Спустился лифт, привез девушку с шестого, яркую блондинку на каблуках, с красной лаковой сумочкой через плечо, в бирюзовом пиджаке, – ах! Девушка явно спешила на работу, он поздоровался, пропустил ее, вкатил чемодан в кабину, поехал и ощутил тонкий сладкий запах. Чуть хмельной и странно знакомый. Будто полночи здесь простоял цветочный букет. Лифт железно лязгнул, дернулся, раскрыл двери. Ланин осторожно вдохнул еще раз, шагнул к своей квартире и вспомнил: дерево мэй. Мэйхуа, вот что это за аромат. Пять круглых розовых лепестков – пяточка ангела.
В памяти сейчас же криво проросли низенькие деревья, разбросанные среди камней, мелкие розовые цветки, облепившие черные голые ветви, и та нелепая, утопающая в живом аромате прогулка, во время которой он и увидел впервые эти воспетые каждым китайским поэтом сливы и больно, до крика, подвернул ногу. Плотное душистое бледно-розовое облако поэтических текстов, написанных в честь этой сливы, уже плыло в нем. Но здесь, в центре Москвы, в коробке лифта, на закопченной, загазованной Покровке да еще в начале октября… Нет, дело не в том, что угодно другое, любой другой запах был бы, кажется, уместнее, но мэйхуа – это слишком уж, слишком ходульно, штамп! И неожиданно для себя Михаил Львович беззвучно счастливо засмеялся – перепутал, конечно же, перепутал – обычные французские духи, «Шанель».

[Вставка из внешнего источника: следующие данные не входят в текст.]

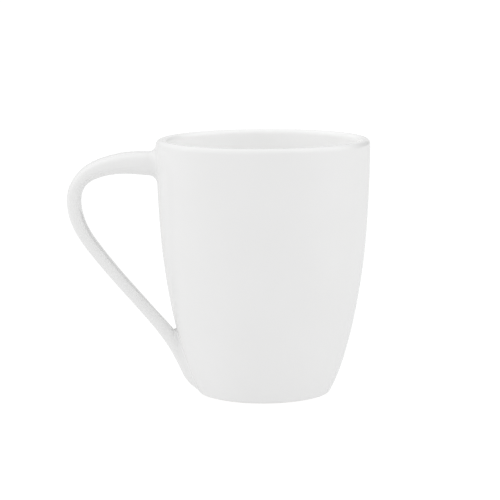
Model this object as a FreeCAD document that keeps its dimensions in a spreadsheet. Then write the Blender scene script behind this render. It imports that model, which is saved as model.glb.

Он уже давил кнопку звонка и вжимал ногти в ладонь, чтобы перестать смеяться и улыбаться не так широко. Сегодняшний день, еще полчаса назад казавшийся ему ледяным озером, покрытым стальной осенней рябью, в которое ему предстояло кинуться с головой и переплыть голым, оказался ничуть не враждебен, совсем не страшен. Над водой плыл аромат зацветшей сливы. У берега качалась лодка.